→ **Available data**:
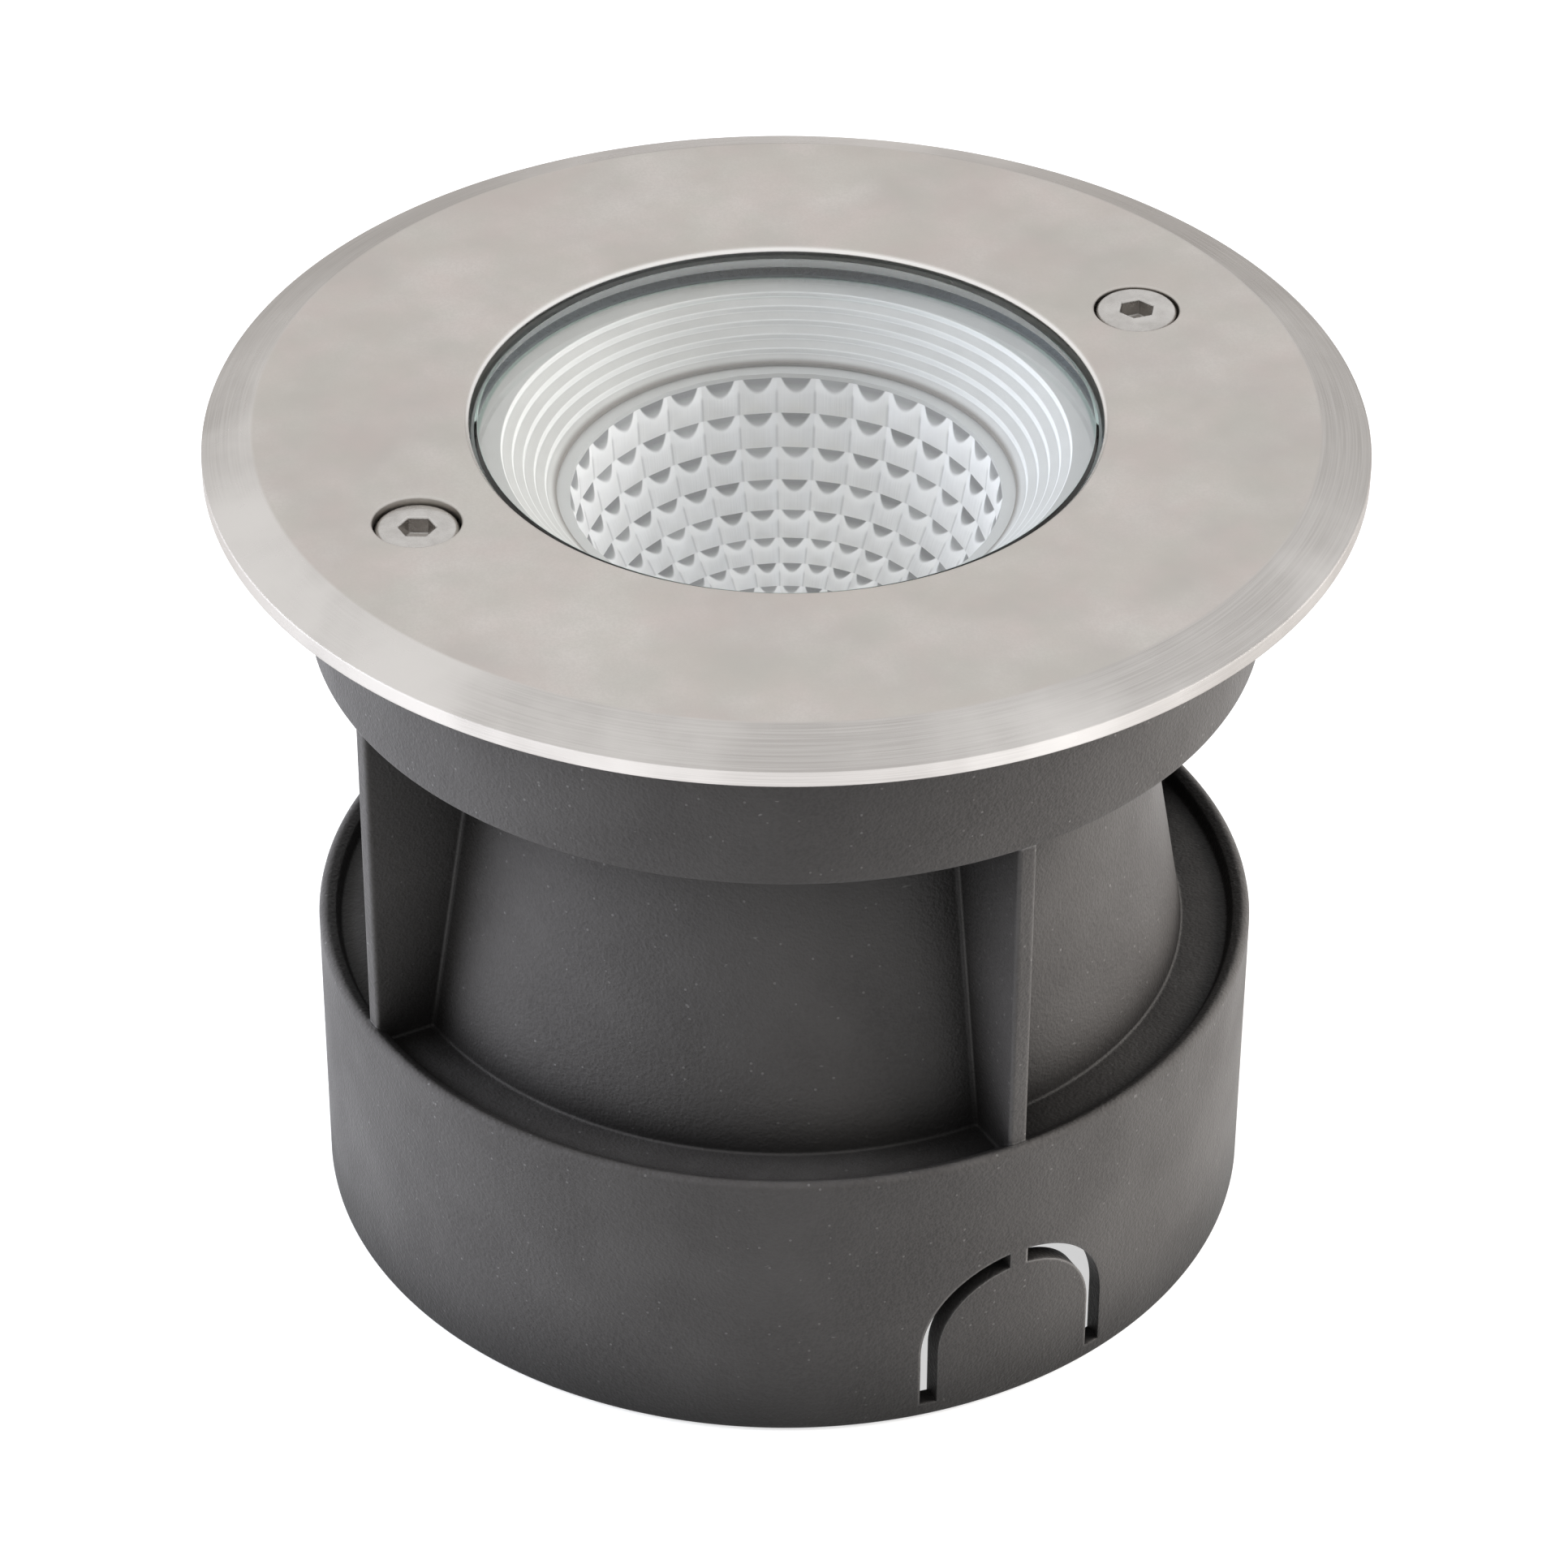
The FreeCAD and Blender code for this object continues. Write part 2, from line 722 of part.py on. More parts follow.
def small_screw(length, seat_z, x, y, up):
    """A slotted pan-head screw: up is 1 with its head on top, -1 with its head below."""
    shank = cylinder(small_screw_radius, 0, length)
    head = cylinder(small_head_radius, length, length + small_head_height)
    half = small_slot_width / 2
    top = length + small_head_height
    slot = box((-small_head_radius, small_head_radius), (-half, half), (top - small_socket_depth, top))
    shape = shank.fuse(head).cut(slot)
    shape.translate(vec(0, 0, -length))
    if up < 0:
        shape.rotate(vec(0, 0, 0), vec(1, 0, 0), 180)
    shape.translate(vec(x, y, seat_z))
    return shape


def holder_screws():
    seat_z = reflector_bottom_z - holder_recess
    places = ring_places(holder_screw_circle, 2)
    return Part.makeCompound([small_screw(holder_screw_length, seat_z, x, y, 1) for x, y in places])


# ---- driver and wiring ----

def lead_plane():
    """Distance from the axis at which the leads pass through the web."""
    return driver_width / 2 + output_run


def driver_case():
    half_x = driver_length / 2
    half_y = driver_width / 2
    shape = box((-half_x, half_x), (-half_y, half_y), (driver_bottom_z, driver_top_z))
    upright = [edge for edge in shape.Edges if abs(edge.tangentAt(0).z) > 0.99]
    shape = shape.makeFillet(driver_round, upright)
    reach = half_x + driver_ear
    ear_half = driver_ear_width / 2
    ears = box((-reach, reach), (-ear_half, ear_half), (driver_top_z - driver_ear_thickness, driver_top_z))
    cuts = [
        box(
            (-half_x + driver_shell, half_x - driver_shell),
            (-half_y + driver_shell, half_y - driver_shell),
            (driver_bottom_z, driver_top_z - driver_shell),
        )
    ]
    for x, y in ring_places(half_x + driver_ear / 2, 2):
        cuts.append(cylinder(small_screw_radius, driver_bottom_z, driver_top_z, x, y))
    for sign in (-1, 1):
        for x in (-lead_pitch / 2, lead_pitch / 2):
            hole = Part.makeCylinder(
                lead_radius, 2 * driver_shell, vec(x, sign * half_y, lead_exit_z()), vec(0, -sign, 0)
            )
            cuts.append(hole)
    return shape.fuse(ears).cut(cuts)


def driver_potting():
    half_x = driver_length / 2 - driver_shell
    half_y = driver_width / 2 - driver_shell
    top = driver_top_z - driver_shell
    return box((-half_x, half_x), (-half_y, half_y), (driver_bottom_z + driver_shell / 2, top))


def driver_pad():
    half_x = driver_length / 2
    half_y = driver_width / 2
    return box((-half_x, half_x), (-half_y, half_y), (driver_top_z, web_bottom_z))


def driver_screws():
    seat_z = driver_top_z - driver_ear_thickness
    places = ring_places(driver_length / 2 + driver_ear / 2, 2)
    length = driver_ear_thickness + pad_thickness + web_thickness / 2
    return Part.makeCompound([small_screw(length, seat_z, x, y, -1) for x, y in places])


def lead_exit_z():
    return driver_bottom_z + driver_height / 2


def bent_path(points, bend):
    """Straight runs through the points, joined by tangent arcs."""
    edges = []
    start = points[0]
    for before, corner, after in zip(points, points[1:], points[2:]):
        into = (before - corner).normalize() * bend
        out = (after - corner).normalize() * bend
        first = corner + into
        last = corner + out
        centre = first + out
        middle = centre + (corner - centre).normalize() * bend
        edges.append(Part.LineSegment(start, first).toShape())
        edges.append(Part.Arc(first, middle, last).toShape())
        start = last
    edges.append(Part.LineSegment(start, points[-1]).toShape())
    return Part.Wire(edges)


def lead(points):
    path = bent_path(points, lead_bend)
    along = points[1] - points[0]
    section = Part.Wire(Part.Circle(points[0], along, lead_radius).toShape())
    return path.makePipeShell([section], True, False)


def output_lead(side):
    """From the driver through the web to the lamp holder."""
    x = side * lead_pitch / 2
    entry_z = (pad_z + reflector_bottom_z) / 2
    points = [
        vec(x, -driver_width / 2, lead_exit_z()),
        vec(x, -lead_plane(), lead_exit_z()),
        vec(x, -lead_plane(), entry_z),
        vec(x, -math.sqrt(holder_radius ** 2 - (abs(x) - lead_radius) ** 2), entry_z),
    ]
    return lead(points)


def supply_lead(side):
    """From the driver down to the terminal block."""
    x = side * lead_pitch / 2
    block_z = core_bottom_z + block_entry_height
    reach = block_far_edge + supply_run
    points = [
        vec(x, driver_width / 2, lead_exit_z()),
        vec(x, reach, lead_exit_z()),
        vec(x, reach, block_z),
        vec(x, block_far_edge, block_z),
    ]
    return lead(points)


def block_poles():
    return [(x, block_offset) for x in (-block_pole, 0, block_pole)]


def terminal_block():
    half_x = block_length / 2
    near = block_offset - block_width / 2
    top = core_bottom_z + block_height
    shape = box((-half_x, half_x), (near, block_far_edge), (core_bottom_z, top))
    cuts = [cylinder(block_bore, top - block_screw_depth, top, x, y) for x, y in block_poles()]
    return shape.cut(cuts)


def terminal_screws():
    top = core_bottom_z + block_height - block_screw_sink
    half = small_slot_width / 2
    screws = []
    for x, y in block_poles():
        body = cylinder(block_bore, core_bottom_z + block_height - block_screw_depth, top, x, y)
        across = (x - block_bore, x + block_bore)
        slot = box(across, (y - half, y + half), (top - small_socket_depth, top))
        screws.append(body.cut(slot))
    return Part.makeCompound(screws)


def earth_screw():
    """Screw on the cover's floor that clamps the earth lead."""
    length = cover_thickness / 2 + small_head_height
    return small_screw(length, core_bottom_z + small_head_height, earth_screw_x, earth_screw_y, 1)


def earth_lead():
    level = core_bottom_z + block_entry_height
    points = [
        vec(earth_entry_x, block_offset - block_width / 2, level),
        vec(earth_entry_x, earth_screw_y, level),
        vec(earth_screw_x, earth_screw_y, level),
        vec(earth_screw_x, earth_screw_y, core_bottom_z + 2 * small_head_height),
    ]
    return lead(points)


# ---- rear cover, seal, vent and cable gland ----

def rear_cover():
    spigot_radius = rear_chamber_radius - piece_gap
    groove_z = core_bottom_z + spigot_height / 2
    groove_floor = rear_chamber_radius - 2 * oring_section
    outline = [
        (0, cover_bottom_z),
        (core_radius - edge_round, cover_bottom_z),
        (core_radius, cover_bottom_z + edge_round),
        (core_radius, core_bottom_z),
        (spigot_radius, core_bottom_z),
        (spigot_radius, groove_z - oring_section),
        (groove_floor, groove_z - oring_section),
        (groove_floor, groove_z + oring_section),
        (spigot_radius, groove_z + oring_section),
        (spigot_radius, core_bottom_z + spigot_height),
        (spigot_bore, core_bottom_z + spigot_height),
        (spigot_bore, core_bottom_z),
        (0, core_bottom_z),
    ]
    shape = revolve(outline)
    cuts = [
        cylinder(gland_thread_radius, cover_bottom_z, core_bottom_z),
        cylinder(vent_radius, cover_bottom_z, core_bottom_z, vent_offset),
        cylinder(small_screw_radius, earth_hole_z, core_bottom_z, earth_screw_x, earth_screw_y),
    ]
    for x, y in ring_places(cover_screw_circle, cover_screw_count, ring_screw_turn):
        cuts.append(cylinder(small_screw_radius, cover_bottom_z, core_bottom_z, x, y))
        cuts.append(cylinder(small_head_radius + slide_gap, cover_bottom_z, cover_bottom_z + small_head_height, x, y))
    return shape.cut(cuts)


def cover_seal():
    groove_z = core_bottom_z + spigot_height / 2
    section = oring_section - oring_squeeze
    return Part.makeTorus(rear_chamber_radius - oring_section, section, vec(0, 0, groove_z))


def cover_screws():
    seat_z = cover_bottom_z + small_head_height
    length = cover_screw_length
    places = ring_places(cover_screw_circle, cover_screw_count, ring_screw_turn)
    return Part.makeCompound([small_screw(length, seat_z, x, y, -1) for x, y in places])


def breather_vent():
    head_z = cover_bottom_z - vent_head_height
    stem = cylinder(vent_radius, cover_bottom_z, core_bottom_z, vent_offset)
    head = cylinder(vent_head_radius, head_z, cover_bottom_z, vent_offset)
    dish = cylinder(vent_radius - slide_gap, head_z, head_z + vent_dish_depth, vent_offset)
    return stem.fuse(head).cut(dish)


def gland_body():
    outline = [
        (gland_bore, gland_hex_z),
        (gland_seal_radius, gland_hex_z),
        (gland_seal_radius, gland_neck_z),
        (gland_neck_radius, gland_neck_z),
        (gland_neck_radius, cover_bottom_z),
        (gland_thread_radius, cover_bottom_z),
        (gland_thread_radius, gland_top_z),
        (gland_bore, gland_top_z),
    ]
    collar = hexagon(gland_flats, gland_hex_z, cover_bottom_z)
    collar = collar.cut(cylinder(gland_thread_radius, gland_hex_z, cover_bottom_z))
    return revolve(outline).fuse(collar).removeSplitter()


def gland_locknut():
    nut = hexagon(gland_flats, core_bottom_z, core_bottom_z + locknut_height, 0, 0, 0)
    return nut.cut(cylinder(gland_thread_radius, core_bottom_z, core_bottom_z + locknut_height))


def gland_seal():
    top = gland_hex_z
    return tube(gland_seal_radius, gland_seal_bore, top - gland_seal_length, top)


def gland_nut():
    """Dome nut: hexagon outside, turned to a dome at its foot, bored for the neck and the cable."""
    dome = [
        (0, gland_nut_z),
        (gland_seal_radius, gland_nut_z),
        (gland_corner_radius, gland_nut_z + gland_dome_height),
        (gland_corner_radius, gland_nut_top_z),
        (0, gland_nut_top_z),
    ]
    outside = hexagon(gland_flats, gland_nut_z, gland_nut_top_z).common(revolve(dome))
    seat_z = gland_hex_z - gland_seal_length
    bore = cylinder(gland_neck_radius, gland_neck_z, gland_nut_top_z)
    bore = bore.fuse(cylinder(gland_seal_radius, seat_z, gland_neck_z))
    bore = bore.fuse(cylinder(gland_bore, gland_nut_z, seat_z))
    return outside.cut(bore)


pieces = {
    "mounting_sleeve": mounting_sleeve,
    "threaded_inserts": threaded_inserts,
    "trim_ring": trim_ring,
    "face_screw_left": lambda: face_screw("left"),
    "face_screw_right": lambda: face_screw("right"),
    "screw_seal_left": lambda: screw_seal("left"),
    "screw_seal_right": lambda: screw_seal("right"),
    "glass_lens": glass_lens,
    "lens_gasket": lens_gasket,
    "baffle_ring": baffle_ring,
    "reflector": reflector,
    "housing": housing,
    "ring_screws": ring_screws,
    "thermal_pad": thermal_pad,
    "led_board": led_board,
    "led_phosphor": led_phosphor,
    "led_holder": led_holder,
    "holder_screws": holder_screws,
    "driver_case": driver_case,
    "driver_potting": driver_potting,
    "driver_pad": driver_pad,
    "driver_screws": driver_screws,
    "output_lead_red": lambda: output_lead(1),
    "output_lead_black": lambda: output_lead(-1),
    "supply_lead_brown": lambda: supply_lead(1),
    "supply_lead_blue": lambda: supply_lead(-1),
    "terminal_block": terminal_block,
    "terminal_screws": terminal_screws,
    "earth_screw": earth_screw,
    "earth_lead": earth_lead,
    "rear_cover": rear_cover,
    "cover_seal": cover_seal,
    "cover_screws": cover_screws,
    "breather_vent": breather_vent,
    "gland_body": gland_body,
    "gland_locknut": gland_locknut,
    "gland_seal": gland_seal,
    "gland_nut": gland_nut,
}

os.makedirs("parts", exist_ok=True)
for name, make in pieces.items():
    shape = make()
    print(name, len(shape.Solids), shape.isValid(), round(shape.Volume, 1))
    shape.exportStep("parts/" + name + ".step")
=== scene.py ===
import json
import math
import bmesh
import bpy
import numpy as np
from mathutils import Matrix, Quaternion, Vector
from types import SimpleNamespace


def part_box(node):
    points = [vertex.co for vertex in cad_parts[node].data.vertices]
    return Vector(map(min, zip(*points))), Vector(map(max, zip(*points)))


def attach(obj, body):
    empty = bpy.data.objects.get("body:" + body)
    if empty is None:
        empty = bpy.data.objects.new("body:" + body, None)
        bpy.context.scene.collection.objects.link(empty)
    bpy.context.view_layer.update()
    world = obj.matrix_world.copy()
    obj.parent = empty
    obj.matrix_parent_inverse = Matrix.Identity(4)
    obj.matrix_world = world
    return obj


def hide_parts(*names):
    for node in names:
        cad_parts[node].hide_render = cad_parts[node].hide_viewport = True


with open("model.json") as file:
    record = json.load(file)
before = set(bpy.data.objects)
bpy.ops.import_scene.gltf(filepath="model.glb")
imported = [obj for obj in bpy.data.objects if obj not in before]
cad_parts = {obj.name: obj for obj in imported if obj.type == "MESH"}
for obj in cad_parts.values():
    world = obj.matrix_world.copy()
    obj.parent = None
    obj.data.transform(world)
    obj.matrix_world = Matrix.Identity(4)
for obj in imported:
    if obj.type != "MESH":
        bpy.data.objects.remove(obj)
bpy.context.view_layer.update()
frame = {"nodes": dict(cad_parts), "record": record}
print("frame loaded with", len(frame["nodes"]), "nodes")

mm = 0.001
scene = bpy.context.scene
scene.view_settings.view_transform = "Standard"


def linked(name, data):
    made = bpy.data.objects.new(name, data)
    scene.collection.objects.link(made)
    return made


def named(settings):
    # a dictionary whose values are read as own.name
    return SimpleNamespace(**settings)


# Camera: aimed at a point inside the light, a little below its middle
cameraSet = {
    "lens": 135.5, "sensor": 36.0, "distance": 0.7652, "azimuth": -29.2, "elevation": 36.17,
    "roll": 0.26, "target": (-0.00013, 0.0, 0.0572),
}


def makeCamera(own):
    around = math.radians(own.azimuth)
    up = math.radians(own.elevation)
    direction = Vector((math.sin(around) * math.cos(up), -math.cos(around) * math.cos(up), math.sin(up)))
    data = bpy.data.cameras.new("camera")
    data.lens = own.lens
    data.sensor_width = own.sensor
    data.clip_start = 0.01
    camera = linked("camera", data)
    camera.location = Vector(own.target) + direction * own.distance
    camera.rotation_mode = "QUATERNION"
    turn = Quaternion((0, 0, 1), math.radians(own.roll))
    camera.rotation_quaternion = direction.to_track_quat("Z", "Y") @ turn
    scene.camera = camera


makeCamera(named(cameraSet))


# Nodes and node groups

def feed(tree, node, inputs):
    # each input gets a link or a fixed value; a colour of three parts gets alpha 1
    for key, value in inputs.items():
        socket = node.inputs[key]
        if isinstance(value, bpy.types.NodeSocket):
            tree.links.new(value, socket)
        elif value is not None:
            socket.default_value = (*value, 1.0) if socket.type == "RGBA" else value


def addNode(tree, kind, inputs, **settings):
    made = tree.nodes.new("ShaderNode" + kind)
    for key, value in settings.items():
        setattr(made, key, value)
    feed(tree, made, inputs)
    return made


def mathOf(tree, operation, first, second=None, third=None):
    return addNode(tree, "Math", {0: first, 1: second, 2: third}, operation=operation).outputs[0]


def times(tree, first, second):
    return mathOf(tree, "MULTIPLY", first, second)


def timesPlus(tree, first, second, added):
    return mathOf(tree, "MULTIPLY_ADD", first, second, added)


def spread(tree, value, low, high, newLow=0.0, newHigh=1.0):
    # value moved from low..high to newLow..newHigh along a smooth step
    inputs = {0: value, 1: low, 2: high, 3: newLow, 4: newHigh}
    return addNode(tree, "MapRange", inputs, interpolation_type="SMOOTHSTEP").outputs[0]


def noiseOf(tree, place, scale, detail):
    return addNode(tree, "TexNoise", {"Vector": place, "Scale": scale, "Detail": detail}).outputs[0]


def heightOf(tree, place):
    return addNode(tree, "SeparateXYZ", {0: place}).outputs[2]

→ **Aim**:
Return nothing but the lines from the first line of the listing through the line with "return driver_width / 2 + output_run", please, keeping every one of them unchanged.

→ **Result of this task**:
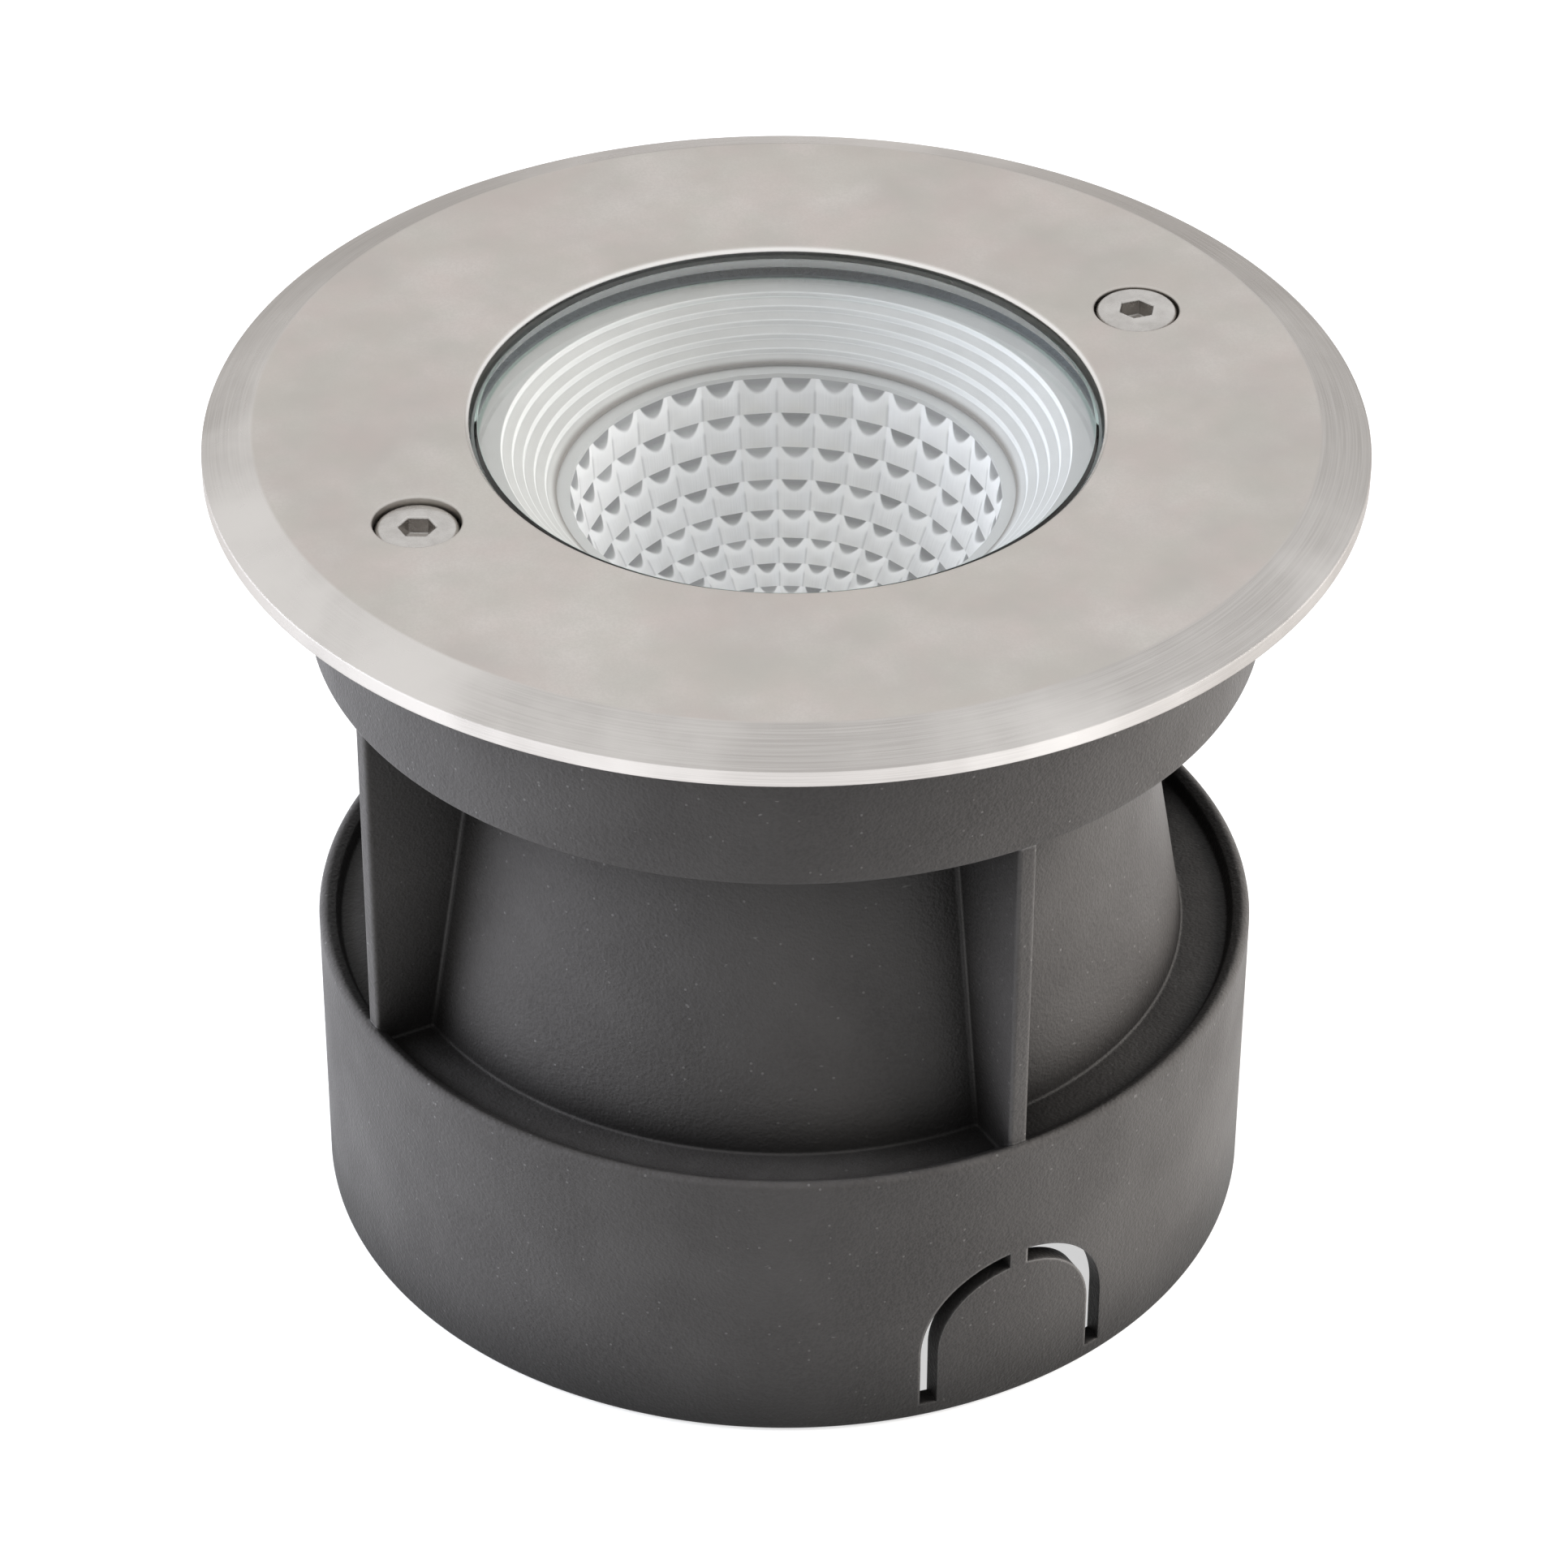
The FreeCAD and Blender code for this object continues. Write part 2, from line 722 of part.py on. More parts follow.
def small_screw(length, seat_z, x, y, up):
    """A slotted pan-head screw: up is 1 with its head on top, -1 with its head below."""
    shank = cylinder(small_screw_radius, 0, length)
    head = cylinder(small_head_radius, length, length + small_head_height)
    half = small_slot_width / 2
    top = length + small_head_height
    slot = box((-small_head_radius, small_head_radius), (-half, half), (top - small_socket_depth, top))
    shape = shank.fuse(head).cut(slot)
    shape.translate(vec(0, 0, -length))
    if up < 0:
        shape.rotate(vec(0, 0, 0), vec(1, 0, 0), 180)
    shape.translate(vec(x, y, seat_z))
    return shape


def holder_screws():
    seat_z = reflector_bottom_z - holder_recess
    places = ring_places(holder_screw_circle, 2)
    return Part.makeCompound([small_screw(holder_screw_length, seat_z, x, y, 1) for x, y in places])


# ---- driver and wiring ----

def lead_plane():
    """Distance from the axis at which the leads pass through the web."""
    return driver_width / 2 + output_run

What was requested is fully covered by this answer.